On the other hand, once you receive bitcoins at an address, you have to reuse that address in order to finally spend them, which interrelates the transactions in a way that's visible to everyone. The only way to limit traffic analysis is to use and trust some service like the bitcoin laundry, which will accept coins from one address and send distinct coins to another address.


Not true - you can generate a new address for each transaction without affecting your "wallet".

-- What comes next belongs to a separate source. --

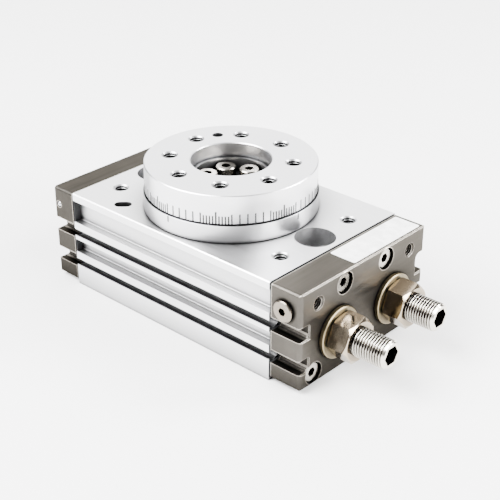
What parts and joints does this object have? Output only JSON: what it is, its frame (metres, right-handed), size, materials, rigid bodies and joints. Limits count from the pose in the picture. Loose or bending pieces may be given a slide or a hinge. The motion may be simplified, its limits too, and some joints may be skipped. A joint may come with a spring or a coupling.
{
  "type": "pneumatic rotary table",
  "caption": "Rack-and-pinion pneumatic rotary table: an aluminium body with twin rack pistons turns a flanged table on ball bearings between adjustable stops.",
  "frame": {"origin": "on the table's axis, in the plane of the mounting base", "axes": "+Z along the table's axis, away from the base; +X along the body, towards the end cover with the two adjusting bolts"},
  "size_m": [0.1387, 0.0663, 0.0535],
  "materials": {
    "anodised": "satin clear anodised",
    "cover_nickel": "brushed, nickel plated",
    "gasket": "matte",
    "screw_nickel": "bright nickel",
    "bolt_nickel": "bright nickel",
    "nut_nickel": "bright nickel",
    "washer_zinc": "yellow passivated",
    "bearing_steel": "ground",
    "cage_steel": "pressed sheet",
    "gear_steel": "hobbed and hardened",
    "piston_steel": "ground",
    "seal_rubber": "matte",
    "wear_ring": "matte",
    "magnet": "matte"
  },
  "bodies": {
    "housing": {"body": "anodised", "near_cover": "cover_nickel", "far_cover": "cover_nickel", "near_gasket": "gasket", "far_gasket": "gasket", "bearing_retainer": "anodised", "retainer_screws": "screw_nickel", "near_cover_screws": "screw_nickel", "far_cover_screws": "screw_nickel", "top_bearing_outer_ring": "bearing_steel", "lower_bearing_outer_ring": "bearing_steel", "lock_nuts": "nut_nickel", "seal_washer_rings": "washer_zinc", "seal_washer_rubbers": "gasket", "side_port_plug": "screw_nickel", "side_plug_gasket": "gasket", "ball_plug": "bearing_steel"},
    "table": {"rotary_table": "anodised", "table_screws": "screw_nickel", "parallel_pin": "bearing_steel", "pinion": "gear_steel", "top_bearing_inner_ring": "bearing_steel", "lower_bearing_inner_ring": "bearing_steel"},
    "left_piston": {"left_piston": "piston_steel", "left_piston_seals": "seal_rubber", "left_piston_wear_rings": "wear_ring", "left_piston_magnet": "magnet"},
    "right_piston": {"right_piston": "piston_steel", "right_piston_seals": "seal_rubber", "right_piston_wear_rings": "wear_ring", "right_piston_magnet": "magnet"},
    "top_ball_cage": {"top_bearing_cage": "cage_steel", "top_bearing_balls": "bearing_steel"},
    "lower_ball_cage": {"lower_bearing_cage": "cage_steel", "lower_bearing_balls": "bearing_steel"},
    "left_adjusting_bolt": {"left_adjusting_bolt": "bolt_nickel"},
    "right_adjusting_bolt": {"right_adjusting_bolt": "bolt_nickel"}
  },
  "joints": [
    {"name": "table_spin", "type": "hinge", "parent": "housing", "child": "table", "pos_m": [0, 0, 0], "axis": [0, 0, 1], "range_deg": [-83.7, 106.3]},
    {"name": "left_piston_slide", "type": "slide", "parent": "housing", "child": "left_piston", "axis": [1, 0, 0], "range_m": [-0.0117, 0.0149]},
    {"name": "right_piston_slide", "type": "slide", "parent": "housing", "child": "right_piston", "axis": [1, 0, 0], "range_m": [-0.0149, 0.0117]},
    {"name": "top_cage_orbit", "type": "hinge", "parent": "housing", "child": "top_ball_cage", "pos_m": [0, 0, 0.034], "axis": [0, 0, 1], "range_deg": [-35.91, 45.59]},
    {"name": "lower_cage_orbit", "type": "hinge", "parent": "housing", "child": "lower_ball_cage", "pos_m": [0, 0, 0.0047], "axis": [0, 0, 1], "range_deg": [-35.05, 44.5]},
    {"name": "left_bolt_slide", "type": "slide", "parent": "housing", "child": "left_adjusting_bolt", "axis": [1, 0, 0], "range_m": [-0.0025, 0.003]},
    {"name": "right_bolt_slide", "type": "slide", "parent": "housing", "child": "right_adjusting_bolt", "axis": [1, 0, 0], "range_m": [-0.0008, 0.003]}
  ],
  "couplings": [
    {"joint": "left_piston_slide", "follows": "table_spin", "m_per_rad": 0.008},
    {"joint": "right_piston_slide", "follows": "table_spin", "m_per_rad": -0.008},
    {"joint": "top_cage_orbit", "follows": "table_spin", "ratio": 0.4284},
    {"joint": "lower_cage_orbit", "follows": "table_spin", "ratio": 0.4182}
  ]
}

But the block chain remembers the current owning address of coins. You can't create a new address and use it to spend coins which you received at an old address, for the same reason I can't spend coins which belong to you. (You could transfer coins between your own addresses, but that's also publicly visible and wouldn't solve the traffic analysis problem.)


Should be "Lead Bitcoin Developer Invited into CIA Headquarters"


Don't waste your time on them. They just want to reduce the costs of carrying around cash in black satchels. Get feedback from the NSA instead.


There have been some suggestions that the CIA backed Tor so they may be willing to support such systems.

PS: According to Wikipedia Tor Originally sponsored by the US Naval Research Laboratory,[10] so that's another group that's probably worth looking into.


... and he never came out. </obligatory-joke>


into the belly of the beast


Have to imagine they are heavily mining bitcoin as well.


To what end? Given that they're funded by the US govt. if they need more cash, they can just ask Uncle Sam to warm up the printer...

Seriously though, why would mining bitcoins benefit them?


Best way to control a currency you can't print is to own most of it.


Let me answer your question with a question: Is it completely unlikely that having a large stash of bitcoin is going to be useful to them?

I think the answer is a resounding 'no.' If it put myself in their shoes, with unlimited resources, I would be like "throw a couple teraflops at this ASAP."